• _GIVEN TASK_
Reproduce exactly the lines of the material beneath, from the line that contains "temp_spindle();" to the line that contains "in imported if", both included, and no other lines.

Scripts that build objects

=====

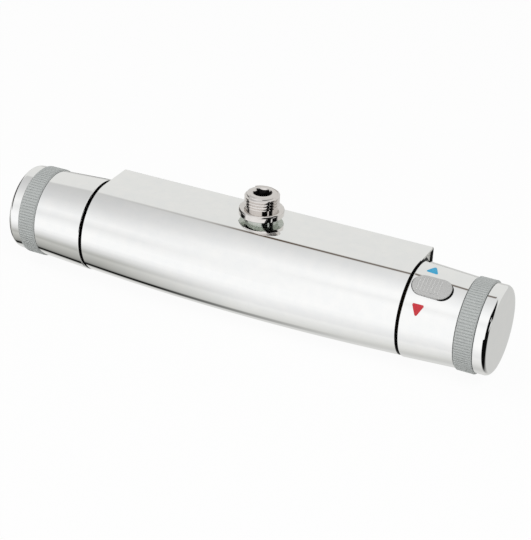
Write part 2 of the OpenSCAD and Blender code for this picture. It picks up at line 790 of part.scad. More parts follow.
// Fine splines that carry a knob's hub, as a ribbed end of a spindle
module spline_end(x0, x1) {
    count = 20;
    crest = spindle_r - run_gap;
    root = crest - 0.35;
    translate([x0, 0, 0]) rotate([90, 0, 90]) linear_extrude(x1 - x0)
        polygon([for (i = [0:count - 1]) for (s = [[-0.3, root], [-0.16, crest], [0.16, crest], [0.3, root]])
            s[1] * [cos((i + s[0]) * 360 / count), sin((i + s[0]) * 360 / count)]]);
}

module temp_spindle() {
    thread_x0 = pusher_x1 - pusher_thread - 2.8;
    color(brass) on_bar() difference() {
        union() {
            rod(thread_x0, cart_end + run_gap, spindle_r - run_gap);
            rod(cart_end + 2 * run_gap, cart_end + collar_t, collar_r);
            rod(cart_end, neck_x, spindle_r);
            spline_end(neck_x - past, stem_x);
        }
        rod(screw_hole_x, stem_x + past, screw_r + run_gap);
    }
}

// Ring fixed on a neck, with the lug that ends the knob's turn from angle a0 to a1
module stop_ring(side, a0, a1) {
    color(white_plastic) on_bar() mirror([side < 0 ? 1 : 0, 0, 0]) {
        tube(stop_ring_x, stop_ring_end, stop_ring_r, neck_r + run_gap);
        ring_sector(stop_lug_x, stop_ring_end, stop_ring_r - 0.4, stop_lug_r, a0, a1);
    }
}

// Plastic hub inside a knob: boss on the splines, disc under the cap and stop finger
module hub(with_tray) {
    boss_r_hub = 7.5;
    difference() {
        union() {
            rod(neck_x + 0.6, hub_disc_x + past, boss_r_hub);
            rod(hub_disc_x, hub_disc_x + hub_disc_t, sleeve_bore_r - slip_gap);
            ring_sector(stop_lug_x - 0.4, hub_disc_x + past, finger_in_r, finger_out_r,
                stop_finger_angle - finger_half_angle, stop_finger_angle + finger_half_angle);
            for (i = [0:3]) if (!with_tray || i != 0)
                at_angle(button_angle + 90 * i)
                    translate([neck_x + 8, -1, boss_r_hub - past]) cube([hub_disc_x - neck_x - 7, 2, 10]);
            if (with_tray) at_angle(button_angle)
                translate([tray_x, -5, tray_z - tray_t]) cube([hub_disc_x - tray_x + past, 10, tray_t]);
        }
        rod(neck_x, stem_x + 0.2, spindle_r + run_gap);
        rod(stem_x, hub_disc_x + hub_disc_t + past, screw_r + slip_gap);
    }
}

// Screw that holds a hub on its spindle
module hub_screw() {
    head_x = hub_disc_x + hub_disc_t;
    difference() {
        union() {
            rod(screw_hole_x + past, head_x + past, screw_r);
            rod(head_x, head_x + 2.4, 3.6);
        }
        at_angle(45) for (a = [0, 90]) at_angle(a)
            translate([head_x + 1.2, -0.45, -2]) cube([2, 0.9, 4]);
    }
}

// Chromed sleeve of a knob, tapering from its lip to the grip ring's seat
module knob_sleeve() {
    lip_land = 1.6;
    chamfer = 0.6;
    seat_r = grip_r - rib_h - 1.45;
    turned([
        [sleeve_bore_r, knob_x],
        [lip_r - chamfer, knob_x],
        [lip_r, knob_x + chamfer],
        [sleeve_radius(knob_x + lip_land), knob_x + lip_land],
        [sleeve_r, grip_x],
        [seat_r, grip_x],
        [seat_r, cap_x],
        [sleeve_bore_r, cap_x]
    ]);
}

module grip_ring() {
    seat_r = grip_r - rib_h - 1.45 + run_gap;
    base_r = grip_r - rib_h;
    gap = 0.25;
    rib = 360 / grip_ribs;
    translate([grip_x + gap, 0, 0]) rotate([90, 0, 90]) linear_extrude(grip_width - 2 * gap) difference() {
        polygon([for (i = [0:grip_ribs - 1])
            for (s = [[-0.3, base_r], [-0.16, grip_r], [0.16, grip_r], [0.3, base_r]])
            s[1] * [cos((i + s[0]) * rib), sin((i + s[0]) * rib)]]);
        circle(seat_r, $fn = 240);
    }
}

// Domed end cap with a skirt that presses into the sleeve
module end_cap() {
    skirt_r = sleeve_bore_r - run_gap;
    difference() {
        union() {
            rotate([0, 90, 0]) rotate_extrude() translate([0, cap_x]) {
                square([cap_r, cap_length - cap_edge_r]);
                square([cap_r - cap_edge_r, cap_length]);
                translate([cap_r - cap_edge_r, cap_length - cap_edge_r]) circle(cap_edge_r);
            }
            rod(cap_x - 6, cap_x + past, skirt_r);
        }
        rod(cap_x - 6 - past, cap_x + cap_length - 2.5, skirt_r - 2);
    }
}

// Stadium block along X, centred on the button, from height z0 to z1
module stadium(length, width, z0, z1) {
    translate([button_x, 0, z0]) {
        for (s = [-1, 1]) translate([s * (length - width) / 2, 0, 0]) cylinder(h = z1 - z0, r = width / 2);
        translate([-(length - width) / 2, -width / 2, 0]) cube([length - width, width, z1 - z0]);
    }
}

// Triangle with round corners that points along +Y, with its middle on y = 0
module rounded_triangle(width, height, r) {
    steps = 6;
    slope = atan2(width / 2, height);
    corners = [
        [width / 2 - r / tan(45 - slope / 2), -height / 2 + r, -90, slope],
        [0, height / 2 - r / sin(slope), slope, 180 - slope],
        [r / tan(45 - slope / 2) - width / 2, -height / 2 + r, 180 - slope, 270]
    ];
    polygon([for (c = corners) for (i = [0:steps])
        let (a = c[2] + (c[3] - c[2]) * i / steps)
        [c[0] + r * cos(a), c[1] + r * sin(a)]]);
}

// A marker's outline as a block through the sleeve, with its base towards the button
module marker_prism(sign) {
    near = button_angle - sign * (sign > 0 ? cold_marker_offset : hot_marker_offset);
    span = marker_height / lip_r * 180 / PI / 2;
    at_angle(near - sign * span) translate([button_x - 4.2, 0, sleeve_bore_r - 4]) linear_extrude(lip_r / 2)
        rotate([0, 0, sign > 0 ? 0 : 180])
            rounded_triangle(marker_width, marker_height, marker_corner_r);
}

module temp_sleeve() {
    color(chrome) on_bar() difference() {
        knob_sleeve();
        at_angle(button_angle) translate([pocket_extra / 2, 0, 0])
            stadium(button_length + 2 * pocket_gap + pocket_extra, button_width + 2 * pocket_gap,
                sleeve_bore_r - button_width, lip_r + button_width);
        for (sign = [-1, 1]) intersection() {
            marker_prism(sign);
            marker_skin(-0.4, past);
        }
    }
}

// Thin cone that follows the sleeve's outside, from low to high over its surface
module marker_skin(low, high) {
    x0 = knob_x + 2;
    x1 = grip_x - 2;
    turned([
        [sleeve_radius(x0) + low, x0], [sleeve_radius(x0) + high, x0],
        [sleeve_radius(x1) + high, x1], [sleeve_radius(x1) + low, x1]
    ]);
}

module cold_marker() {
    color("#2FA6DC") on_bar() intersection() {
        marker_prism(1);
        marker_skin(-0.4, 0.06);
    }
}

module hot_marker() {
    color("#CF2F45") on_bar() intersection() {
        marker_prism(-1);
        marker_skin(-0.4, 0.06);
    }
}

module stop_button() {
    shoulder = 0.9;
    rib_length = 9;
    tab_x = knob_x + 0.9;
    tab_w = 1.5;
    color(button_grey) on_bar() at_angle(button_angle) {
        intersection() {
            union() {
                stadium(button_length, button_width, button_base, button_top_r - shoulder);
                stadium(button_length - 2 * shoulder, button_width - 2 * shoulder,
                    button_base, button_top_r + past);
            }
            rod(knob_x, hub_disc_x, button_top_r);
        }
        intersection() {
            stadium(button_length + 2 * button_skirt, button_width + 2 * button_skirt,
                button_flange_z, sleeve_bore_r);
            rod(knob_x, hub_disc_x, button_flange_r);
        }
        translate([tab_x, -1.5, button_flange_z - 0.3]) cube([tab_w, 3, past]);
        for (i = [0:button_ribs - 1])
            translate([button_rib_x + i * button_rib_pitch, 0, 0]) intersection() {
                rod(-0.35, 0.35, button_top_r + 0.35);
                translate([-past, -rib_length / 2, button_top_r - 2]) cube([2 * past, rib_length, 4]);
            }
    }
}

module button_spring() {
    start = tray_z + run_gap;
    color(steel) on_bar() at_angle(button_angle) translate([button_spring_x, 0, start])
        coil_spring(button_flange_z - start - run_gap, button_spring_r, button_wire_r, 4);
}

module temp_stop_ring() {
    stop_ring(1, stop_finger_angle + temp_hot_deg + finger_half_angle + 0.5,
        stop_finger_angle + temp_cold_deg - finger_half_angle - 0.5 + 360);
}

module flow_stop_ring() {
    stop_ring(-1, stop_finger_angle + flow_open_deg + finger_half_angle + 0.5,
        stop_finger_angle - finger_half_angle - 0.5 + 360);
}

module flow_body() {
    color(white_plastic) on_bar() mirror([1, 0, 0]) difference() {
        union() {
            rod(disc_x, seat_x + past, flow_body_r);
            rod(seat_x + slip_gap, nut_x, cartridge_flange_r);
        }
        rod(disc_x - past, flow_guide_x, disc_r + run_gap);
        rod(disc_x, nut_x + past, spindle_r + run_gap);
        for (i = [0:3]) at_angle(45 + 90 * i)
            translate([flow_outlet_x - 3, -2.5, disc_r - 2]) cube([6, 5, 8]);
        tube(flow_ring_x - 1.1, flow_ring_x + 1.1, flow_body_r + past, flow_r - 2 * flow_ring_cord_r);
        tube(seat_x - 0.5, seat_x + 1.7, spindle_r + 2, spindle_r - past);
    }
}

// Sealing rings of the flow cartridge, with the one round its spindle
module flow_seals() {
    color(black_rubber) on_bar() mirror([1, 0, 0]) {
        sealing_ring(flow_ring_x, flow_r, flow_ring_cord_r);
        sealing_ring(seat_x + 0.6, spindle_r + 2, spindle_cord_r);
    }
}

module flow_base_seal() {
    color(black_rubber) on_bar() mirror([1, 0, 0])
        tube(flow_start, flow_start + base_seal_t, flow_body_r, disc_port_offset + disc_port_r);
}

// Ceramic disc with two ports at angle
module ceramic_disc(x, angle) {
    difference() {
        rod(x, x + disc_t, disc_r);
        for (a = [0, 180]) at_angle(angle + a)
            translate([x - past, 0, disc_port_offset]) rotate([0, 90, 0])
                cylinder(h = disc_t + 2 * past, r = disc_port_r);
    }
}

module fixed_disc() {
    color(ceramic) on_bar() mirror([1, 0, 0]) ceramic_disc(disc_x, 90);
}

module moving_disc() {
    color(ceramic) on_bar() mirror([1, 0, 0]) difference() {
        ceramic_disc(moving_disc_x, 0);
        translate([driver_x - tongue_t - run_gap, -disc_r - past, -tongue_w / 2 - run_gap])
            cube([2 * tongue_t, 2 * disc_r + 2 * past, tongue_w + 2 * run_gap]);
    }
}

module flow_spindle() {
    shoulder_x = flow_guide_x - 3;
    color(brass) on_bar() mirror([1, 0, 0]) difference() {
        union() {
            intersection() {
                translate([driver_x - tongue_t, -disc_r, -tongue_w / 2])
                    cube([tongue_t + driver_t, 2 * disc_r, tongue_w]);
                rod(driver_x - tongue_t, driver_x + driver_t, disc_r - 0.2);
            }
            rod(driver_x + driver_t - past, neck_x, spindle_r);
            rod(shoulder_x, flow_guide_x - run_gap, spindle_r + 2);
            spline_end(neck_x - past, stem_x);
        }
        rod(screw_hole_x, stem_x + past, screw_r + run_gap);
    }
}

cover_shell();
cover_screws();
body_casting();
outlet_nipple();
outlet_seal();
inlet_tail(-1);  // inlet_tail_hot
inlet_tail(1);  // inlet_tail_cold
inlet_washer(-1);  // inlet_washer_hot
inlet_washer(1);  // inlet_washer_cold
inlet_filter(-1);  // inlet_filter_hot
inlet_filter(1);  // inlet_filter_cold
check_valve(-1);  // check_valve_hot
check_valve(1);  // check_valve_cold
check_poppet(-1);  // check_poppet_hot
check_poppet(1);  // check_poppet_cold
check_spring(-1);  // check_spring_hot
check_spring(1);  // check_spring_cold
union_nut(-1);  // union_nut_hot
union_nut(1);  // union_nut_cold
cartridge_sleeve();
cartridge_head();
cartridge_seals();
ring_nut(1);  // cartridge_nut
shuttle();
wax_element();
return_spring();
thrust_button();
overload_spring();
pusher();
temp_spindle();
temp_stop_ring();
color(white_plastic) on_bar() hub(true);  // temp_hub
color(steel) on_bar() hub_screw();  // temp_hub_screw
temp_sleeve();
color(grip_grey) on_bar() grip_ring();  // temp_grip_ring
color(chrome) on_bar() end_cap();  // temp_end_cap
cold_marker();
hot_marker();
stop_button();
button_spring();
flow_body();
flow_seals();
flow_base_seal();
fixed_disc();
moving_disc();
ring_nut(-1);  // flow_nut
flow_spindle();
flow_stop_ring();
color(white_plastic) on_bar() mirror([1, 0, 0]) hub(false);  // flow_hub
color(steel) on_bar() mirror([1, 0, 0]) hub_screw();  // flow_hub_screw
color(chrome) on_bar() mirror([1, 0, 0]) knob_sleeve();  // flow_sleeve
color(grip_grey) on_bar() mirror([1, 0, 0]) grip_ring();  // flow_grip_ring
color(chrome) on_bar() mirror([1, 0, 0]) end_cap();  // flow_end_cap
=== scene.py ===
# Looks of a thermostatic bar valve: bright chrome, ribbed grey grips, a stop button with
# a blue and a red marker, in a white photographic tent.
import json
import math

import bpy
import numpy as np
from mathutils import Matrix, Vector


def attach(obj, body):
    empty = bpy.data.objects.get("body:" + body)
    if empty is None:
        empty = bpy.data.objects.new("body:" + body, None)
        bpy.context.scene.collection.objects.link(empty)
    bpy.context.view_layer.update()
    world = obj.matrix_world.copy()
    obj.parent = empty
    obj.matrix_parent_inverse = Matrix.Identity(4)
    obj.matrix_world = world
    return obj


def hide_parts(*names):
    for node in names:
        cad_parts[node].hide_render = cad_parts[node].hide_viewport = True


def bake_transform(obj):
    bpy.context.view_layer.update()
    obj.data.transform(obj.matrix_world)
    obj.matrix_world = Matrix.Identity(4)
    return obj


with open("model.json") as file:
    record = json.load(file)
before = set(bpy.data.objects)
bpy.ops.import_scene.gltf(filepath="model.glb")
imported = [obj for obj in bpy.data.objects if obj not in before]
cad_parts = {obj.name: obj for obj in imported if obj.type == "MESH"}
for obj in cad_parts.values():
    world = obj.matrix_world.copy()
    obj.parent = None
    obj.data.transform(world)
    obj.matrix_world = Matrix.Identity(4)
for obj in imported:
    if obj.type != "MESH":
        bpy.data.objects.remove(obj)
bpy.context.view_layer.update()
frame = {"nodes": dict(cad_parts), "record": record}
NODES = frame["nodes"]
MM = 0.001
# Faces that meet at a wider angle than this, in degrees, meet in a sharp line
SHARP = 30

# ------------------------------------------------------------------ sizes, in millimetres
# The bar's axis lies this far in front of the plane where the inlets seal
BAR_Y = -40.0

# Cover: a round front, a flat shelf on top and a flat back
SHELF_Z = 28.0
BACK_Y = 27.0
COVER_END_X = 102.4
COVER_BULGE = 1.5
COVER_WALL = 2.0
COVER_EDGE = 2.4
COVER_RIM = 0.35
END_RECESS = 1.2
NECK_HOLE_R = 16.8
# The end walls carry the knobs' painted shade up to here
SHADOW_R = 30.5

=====

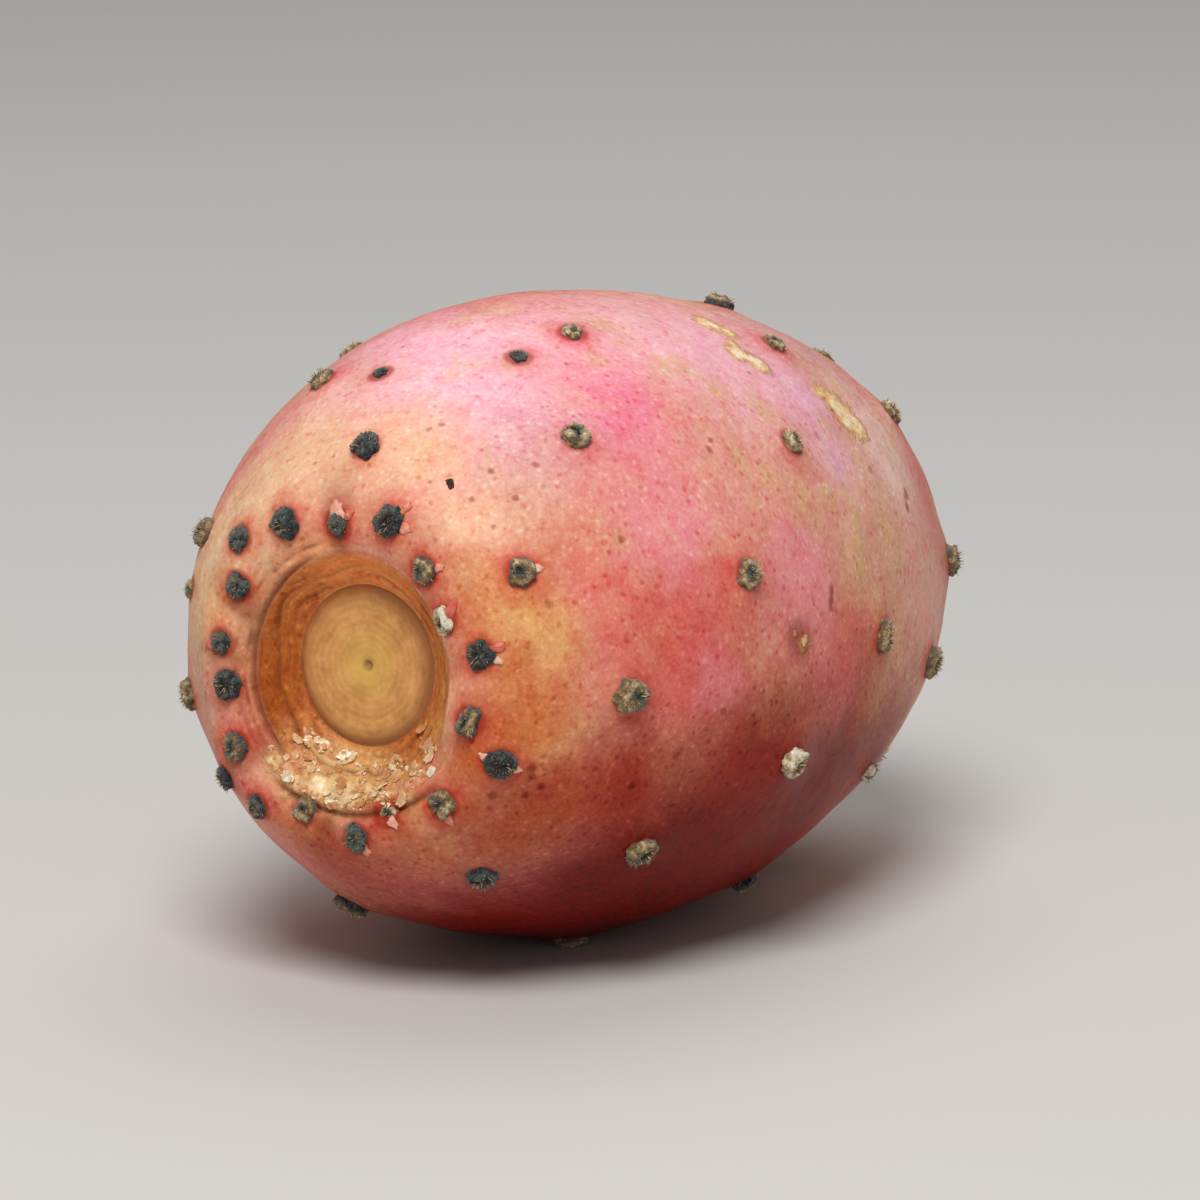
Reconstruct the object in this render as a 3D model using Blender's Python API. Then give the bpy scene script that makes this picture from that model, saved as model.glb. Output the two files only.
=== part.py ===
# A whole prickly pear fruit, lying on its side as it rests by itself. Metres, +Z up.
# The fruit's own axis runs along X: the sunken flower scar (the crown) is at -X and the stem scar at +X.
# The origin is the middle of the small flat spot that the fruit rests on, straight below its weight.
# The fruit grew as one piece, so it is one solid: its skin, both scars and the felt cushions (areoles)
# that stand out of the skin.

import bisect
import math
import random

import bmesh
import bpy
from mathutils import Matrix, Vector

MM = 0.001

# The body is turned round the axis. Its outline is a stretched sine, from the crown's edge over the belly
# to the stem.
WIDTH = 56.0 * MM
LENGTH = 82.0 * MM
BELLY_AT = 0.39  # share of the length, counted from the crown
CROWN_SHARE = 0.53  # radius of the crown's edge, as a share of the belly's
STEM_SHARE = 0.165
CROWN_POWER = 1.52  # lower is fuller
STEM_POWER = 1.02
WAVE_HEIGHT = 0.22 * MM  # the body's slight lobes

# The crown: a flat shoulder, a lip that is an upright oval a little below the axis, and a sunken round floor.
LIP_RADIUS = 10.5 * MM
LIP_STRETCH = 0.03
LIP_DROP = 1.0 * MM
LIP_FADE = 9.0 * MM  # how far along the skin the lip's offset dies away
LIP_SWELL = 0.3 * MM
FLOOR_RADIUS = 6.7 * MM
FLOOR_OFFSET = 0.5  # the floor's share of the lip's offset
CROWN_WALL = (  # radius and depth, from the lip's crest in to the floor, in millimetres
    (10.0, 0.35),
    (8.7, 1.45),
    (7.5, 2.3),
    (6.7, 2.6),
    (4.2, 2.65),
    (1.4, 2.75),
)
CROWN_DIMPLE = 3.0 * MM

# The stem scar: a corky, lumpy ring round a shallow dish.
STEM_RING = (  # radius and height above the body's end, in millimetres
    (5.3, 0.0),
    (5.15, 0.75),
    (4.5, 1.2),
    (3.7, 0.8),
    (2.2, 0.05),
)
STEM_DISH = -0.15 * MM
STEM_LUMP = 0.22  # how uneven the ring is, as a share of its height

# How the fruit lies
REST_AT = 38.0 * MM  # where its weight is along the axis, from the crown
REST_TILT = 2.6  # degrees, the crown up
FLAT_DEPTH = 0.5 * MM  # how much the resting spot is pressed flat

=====

• _FINAL ANSWER_
temp_spindle();
temp_stop_ring();
color(white_plastic) on_bar() hub(true);  // temp_hub
color(steel) on_bar() hub_screw();  // temp_hub_screw
temp_sleeve();
color(grip_grey) on_bar() grip_ring();  // temp_grip_ring
color(chrome) on_bar() end_cap();  // temp_end_cap
cold_marker();
hot_marker();
stop_button();
button_spring();
flow_body();
flow_seals();
flow_base_seal();
fixed_disc();
moving_disc();
ring_nut(-1);  // flow_nut
flow_spindle();
flow_stop_ring();
color(white_plastic) on_bar() mirror([1, 0, 0]) hub(false);  // flow_hub
color(steel) on_bar() mirror([1, 0, 0]) hub_screw();  // flow_hub_screw
color(chrome) on_bar() mirror([1, 0, 0]) knob_sleeve();  // flow_sleeve
color(grip_grey) on_bar() mirror([1, 0, 0]) grip_ring();  // flow_grip_ring
color(chrome) on_bar() mirror([1, 0, 0]) end_cap();  // flow_end_cap
=== scene.py ===
# Looks of a thermostatic bar valve: bright chrome, ribbed grey grips, a stop button with
# a blue and a red marker, in a white photographic tent.
import json
import math

import bpy
import numpy as np
from mathutils import Matrix, Vector


def attach(obj, body):
    empty = bpy.data.objects.get("body:" + body)
    if empty is None:
        empty = bpy.data.objects.new("body:" + body, None)
        bpy.context.scene.collection.objects.link(empty)
    bpy.context.view_layer.update()
    world = obj.matrix_world.copy()
    obj.parent = empty
    obj.matrix_parent_inverse = Matrix.Identity(4)
    obj.matrix_world = world
    return obj


def hide_parts(*names):
    for node in names:
        cad_parts[node].hide_render = cad_parts[node].hide_viewport = True


def bake_transform(obj):
    bpy.context.view_layer.update()
    obj.data.transform(obj.matrix_world)
    obj.matrix_world = Matrix.Identity(4)
    return obj


with open("model.json") as file:
    record = json.load(file)
before = set(bpy.data.objects)
bpy.ops.import_scene.gltf(filepath="model.glb")
imported = [obj for obj in bpy.data.objects if obj not in before]
cad_parts = {obj.name: obj for obj in imported if obj.type == "MESH"}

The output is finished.